余裕のあるベライゾンは、そういうわけで、いろいろ噂はありながら、iPhone導入を急いでいない。iPhoneがなくても順調にユーザーが増えているし、容量圧迫で既存ユーザーの便宜が損なわれるようなことをわざわざする必要もない。しかも、ニューヨークは音声を業務用にヘビーに使い、ふんだんに料金を払ってくれる金融業界の人たちが多く、iPhoneで猫が踊るYouTubeを見ているガキのために、そういう大切なお客の利便を損なうことは、「硬派な土管屋」ベライゾンは絶対にしない。(AT&TiPhone販売停止も、そういう取捨選択を迫られた結果だろう。)ベライゾンiPhoneを出すとしたら、700MHzのオープン端末用周波数でLTEを展開してからのことだろう、と考えている。

西からの強風,グーグルvsベライゾン | 日経 xTECH(クロステック)
調査・出版情報 | KDDI総合研究所

幹線ネットワークが逼迫しているかどうかについては、見方は統一されておらず、おそらくは路線によりけり、という状況だろうと思われる。
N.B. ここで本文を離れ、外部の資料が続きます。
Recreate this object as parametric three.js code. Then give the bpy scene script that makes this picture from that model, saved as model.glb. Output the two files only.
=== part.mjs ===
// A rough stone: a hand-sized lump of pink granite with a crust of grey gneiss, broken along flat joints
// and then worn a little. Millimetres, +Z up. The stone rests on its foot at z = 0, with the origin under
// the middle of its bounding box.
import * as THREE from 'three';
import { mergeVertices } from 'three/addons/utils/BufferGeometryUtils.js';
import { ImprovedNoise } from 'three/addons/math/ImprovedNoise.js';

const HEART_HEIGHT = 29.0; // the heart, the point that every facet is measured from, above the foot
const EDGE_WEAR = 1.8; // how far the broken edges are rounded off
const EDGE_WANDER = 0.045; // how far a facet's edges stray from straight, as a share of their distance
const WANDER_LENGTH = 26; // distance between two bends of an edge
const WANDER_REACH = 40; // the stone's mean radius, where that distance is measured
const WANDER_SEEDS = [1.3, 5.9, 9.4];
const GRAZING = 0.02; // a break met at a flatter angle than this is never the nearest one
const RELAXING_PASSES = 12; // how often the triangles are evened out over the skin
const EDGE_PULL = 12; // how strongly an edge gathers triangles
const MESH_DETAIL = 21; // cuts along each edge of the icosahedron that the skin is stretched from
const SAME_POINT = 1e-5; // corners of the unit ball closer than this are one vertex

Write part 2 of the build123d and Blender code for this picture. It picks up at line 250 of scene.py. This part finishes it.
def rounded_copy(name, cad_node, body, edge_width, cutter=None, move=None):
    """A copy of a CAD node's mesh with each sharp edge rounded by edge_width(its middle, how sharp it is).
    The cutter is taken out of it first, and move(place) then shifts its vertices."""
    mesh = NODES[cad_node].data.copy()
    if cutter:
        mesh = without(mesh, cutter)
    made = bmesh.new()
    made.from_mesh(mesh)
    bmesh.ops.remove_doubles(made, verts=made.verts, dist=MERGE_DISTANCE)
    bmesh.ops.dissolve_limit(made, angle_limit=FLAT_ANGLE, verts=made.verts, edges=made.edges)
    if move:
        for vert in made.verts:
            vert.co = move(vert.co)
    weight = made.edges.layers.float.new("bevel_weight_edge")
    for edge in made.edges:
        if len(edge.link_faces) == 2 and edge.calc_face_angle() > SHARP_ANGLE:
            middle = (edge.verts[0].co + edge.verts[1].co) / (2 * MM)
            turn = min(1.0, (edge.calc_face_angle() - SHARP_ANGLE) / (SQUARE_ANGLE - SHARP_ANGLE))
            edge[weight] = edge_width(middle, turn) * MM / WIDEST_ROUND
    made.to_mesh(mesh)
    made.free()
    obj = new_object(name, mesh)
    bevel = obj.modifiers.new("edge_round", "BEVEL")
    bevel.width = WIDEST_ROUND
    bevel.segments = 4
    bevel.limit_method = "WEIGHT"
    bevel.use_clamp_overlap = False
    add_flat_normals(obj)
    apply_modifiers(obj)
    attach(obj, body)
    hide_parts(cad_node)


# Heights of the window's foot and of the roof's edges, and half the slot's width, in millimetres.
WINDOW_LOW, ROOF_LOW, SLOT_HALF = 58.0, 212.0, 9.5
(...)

しかし、トラフィック慢性不足地域での局地的な携帯ネットワーク容量については、本当に逼迫してきているようだ。光ファイバーなら、トラフィックの多い場所にはたくさん敷設すればいいだけだが、周波数はどの場所にも平等にしか存在せず、すなわち極端に供給の制約がある。iPhoneの登場前、キャリア業界があれほど恐れていたことが、そのとおりになってきたわけだ。「それ見たことか」とベライゾンが冷笑しているのが見えるようだ。

ここしばらく、AT&TのテレビCMは、iPhoneやU-verseといった個別プロダクトのものでなく、「AT&Tは、多額のネットワーク投資をしてきて、みなさんの生活に貢献しているんです」というイメージ広告が増えており、これはFCC向けのプロパガンダだと思っていたが、もしかしてこれは苦肉の策なのかなぁ・・・などともぼんやり考える。

ま、この年末の押し迫った時期に、どうでもいい話ですかね。しかし、こんなところから、通信ネットワークの料金と需給のバランスが崩れていくかも、という気がしている。まだはじっこの携帯ネットの部分だけではあるが。ネットワークとデータセンターは、ひたすらどんどん安くなっていく、湯水のように使える、という前提が部分的に崩れ、ネット業界に一種の「オイル・ショック」が来ることがあるかもよ、そのときクラウドはどうなるかな、という話を、クリスマスでワイン呑みすぎの続いた頭でぼーっと考えている。

<追記1/3/10 参考記事>
「あちら側」の物理的限界 - Tech Mom from Silicon Valley
アメリカで「従量制」復活の兆し??- ネットに「資源インフレ」は来るか - Tech Mom from Silicon Valley

*1:とにかく早く容量の大きいデジタルに移行したかったために、他の方式を待たず、すでに提供可能だったTDMA方式を急いで導入し、その後のネットワークの二重投資を招いた。

*2:日本の場合は、3G用に全く新しい周波数帯が使われているのでこの問題はないが、アメリカでは同じ周波数の中で2Gをだんだんに3Gに巻きとっている。